2.2.2.1 Le rouge et le noir réactivent la mémoire des spiritualités africaine et afro-caribéenne
Le Rouge et le Noir sont deux couleurs présentes de façon hautement symbolique dans les mythes et les cultures du monde noir, de l’Egypte antique aux Caraïbes, en passant par l’Afrique noire subsaharienne. (cf l’excellent article d’Alain ANSELIN « La rouge et la noire - Le paradigme du pouvoir » dans la revue Carbet n°8 « Sciences et civilisations africaines - Hommage à Cheikk Anta Diop, 1989).
- Dans ces cultures, la teinte et la signification du rouge connaissent beaucoup de variations, ordonnées de la vie à la mort, au fil du temps et selon les régions. Le rouge apparaît d’abord comme la couleur de la vie. Il est présent dans les rites des cultures marquées par la présence du bœuf : Seth, dieu égyptien qui s’incarne parfois dans le bœuf rouge, dieux dansants rouges et cornus de Casamance, diables et diablotins du carnaval martiniquais, figure de Civa (dieu indien), rouge et cornu. Le rouge est aussi la couleur de la force brutale, de la violence de la nature, la couleur de Seth et d’Ogun, les dieux guerriers de l’Egypte, de la Nigéria et d’Haïti. Le rouge est enfin la couleur de la mort et de la stérilité. La symbolique principale, celle du dieu rouge, Seth, est celle de « la confusion bouillonnante de la nature mêlant nécessité et excès ».

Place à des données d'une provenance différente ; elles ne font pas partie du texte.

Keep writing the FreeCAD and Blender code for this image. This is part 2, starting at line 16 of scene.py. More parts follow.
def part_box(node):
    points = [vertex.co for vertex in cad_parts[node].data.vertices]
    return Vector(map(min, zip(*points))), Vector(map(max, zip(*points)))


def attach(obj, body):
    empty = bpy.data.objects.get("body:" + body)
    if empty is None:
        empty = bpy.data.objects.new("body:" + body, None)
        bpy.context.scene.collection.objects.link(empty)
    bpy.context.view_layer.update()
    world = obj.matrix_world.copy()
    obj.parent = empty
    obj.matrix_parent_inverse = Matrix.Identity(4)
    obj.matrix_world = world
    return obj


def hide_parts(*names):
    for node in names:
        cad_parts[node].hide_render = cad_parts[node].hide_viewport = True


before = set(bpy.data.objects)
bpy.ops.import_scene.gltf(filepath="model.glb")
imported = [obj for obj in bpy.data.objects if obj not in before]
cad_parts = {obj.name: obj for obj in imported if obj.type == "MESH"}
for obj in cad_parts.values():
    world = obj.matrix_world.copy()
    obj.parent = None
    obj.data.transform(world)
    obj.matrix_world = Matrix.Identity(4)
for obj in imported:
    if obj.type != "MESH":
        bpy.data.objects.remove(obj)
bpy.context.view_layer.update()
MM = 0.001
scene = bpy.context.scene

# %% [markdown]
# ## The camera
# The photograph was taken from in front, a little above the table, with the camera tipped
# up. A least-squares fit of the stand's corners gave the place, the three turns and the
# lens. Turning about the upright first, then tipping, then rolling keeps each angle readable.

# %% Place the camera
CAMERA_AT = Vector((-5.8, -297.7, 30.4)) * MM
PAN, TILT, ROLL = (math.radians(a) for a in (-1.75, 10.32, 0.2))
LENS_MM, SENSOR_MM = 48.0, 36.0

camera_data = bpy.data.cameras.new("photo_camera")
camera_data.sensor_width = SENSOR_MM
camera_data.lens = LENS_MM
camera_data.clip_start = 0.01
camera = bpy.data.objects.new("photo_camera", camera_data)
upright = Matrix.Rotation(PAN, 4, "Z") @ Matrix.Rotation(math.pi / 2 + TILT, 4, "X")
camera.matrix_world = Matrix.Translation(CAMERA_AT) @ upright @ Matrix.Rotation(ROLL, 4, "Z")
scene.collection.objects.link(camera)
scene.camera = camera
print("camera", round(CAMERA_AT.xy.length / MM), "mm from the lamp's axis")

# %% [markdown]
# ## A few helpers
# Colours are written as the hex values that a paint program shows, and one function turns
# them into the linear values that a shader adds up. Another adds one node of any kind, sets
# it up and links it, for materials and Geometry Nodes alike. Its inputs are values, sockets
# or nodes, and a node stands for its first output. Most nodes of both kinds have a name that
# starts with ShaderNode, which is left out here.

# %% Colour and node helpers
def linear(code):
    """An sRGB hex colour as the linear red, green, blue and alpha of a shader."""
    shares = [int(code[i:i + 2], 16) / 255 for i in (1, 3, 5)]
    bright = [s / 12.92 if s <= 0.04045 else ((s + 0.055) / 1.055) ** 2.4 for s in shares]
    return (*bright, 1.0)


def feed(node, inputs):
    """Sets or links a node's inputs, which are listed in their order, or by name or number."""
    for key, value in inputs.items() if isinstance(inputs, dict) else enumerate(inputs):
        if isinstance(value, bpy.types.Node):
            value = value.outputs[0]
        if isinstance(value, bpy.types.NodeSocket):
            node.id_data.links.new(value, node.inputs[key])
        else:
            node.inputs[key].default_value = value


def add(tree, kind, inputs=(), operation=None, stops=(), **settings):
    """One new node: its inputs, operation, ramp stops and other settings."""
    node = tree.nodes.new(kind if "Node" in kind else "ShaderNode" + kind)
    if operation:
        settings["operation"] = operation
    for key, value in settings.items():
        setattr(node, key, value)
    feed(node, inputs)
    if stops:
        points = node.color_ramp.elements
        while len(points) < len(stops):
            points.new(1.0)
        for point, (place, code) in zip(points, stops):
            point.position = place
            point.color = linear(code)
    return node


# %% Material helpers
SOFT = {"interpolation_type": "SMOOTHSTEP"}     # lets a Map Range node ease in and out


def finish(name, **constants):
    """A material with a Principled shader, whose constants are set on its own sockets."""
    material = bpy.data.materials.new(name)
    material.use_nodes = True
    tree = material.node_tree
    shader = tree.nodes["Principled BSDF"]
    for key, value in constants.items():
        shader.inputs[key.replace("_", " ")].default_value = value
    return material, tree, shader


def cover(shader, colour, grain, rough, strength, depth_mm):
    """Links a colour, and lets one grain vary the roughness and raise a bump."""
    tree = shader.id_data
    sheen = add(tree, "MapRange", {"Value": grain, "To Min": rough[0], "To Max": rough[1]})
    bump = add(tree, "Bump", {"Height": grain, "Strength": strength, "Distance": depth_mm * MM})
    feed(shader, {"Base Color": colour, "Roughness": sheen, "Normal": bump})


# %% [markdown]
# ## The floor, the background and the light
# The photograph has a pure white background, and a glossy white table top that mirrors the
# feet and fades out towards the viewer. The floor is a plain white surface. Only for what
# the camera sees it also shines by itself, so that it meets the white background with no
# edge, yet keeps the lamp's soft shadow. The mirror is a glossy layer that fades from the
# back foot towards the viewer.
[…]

- Le noir est la couleur du « héros culturel », celle de « la culture qui maîtrise et ordonne la nature ». En Egypte ancienne, le noir n’indique ni la mort ni le deuil, il est symbole de fertilité. C’est une des couleurs (avec le vert) d’Osiris, dieu de la fécondité et de la végétation, dieu du limon fertile et de la végétation renaissante que l’on fête à la fin de l’inondation. Osiris est aussi le dieu juste, dieu des morts et de la paix qui a le pouvoir d’ouvrir les portes de la vie et du bonheur éternels ; C’est le dieu de la résurrection, de l’éternité. Dans le reste du monde noir, les divinités arborant cette couleur présentent fondamentalement les mêmes caractères qu’Osiris.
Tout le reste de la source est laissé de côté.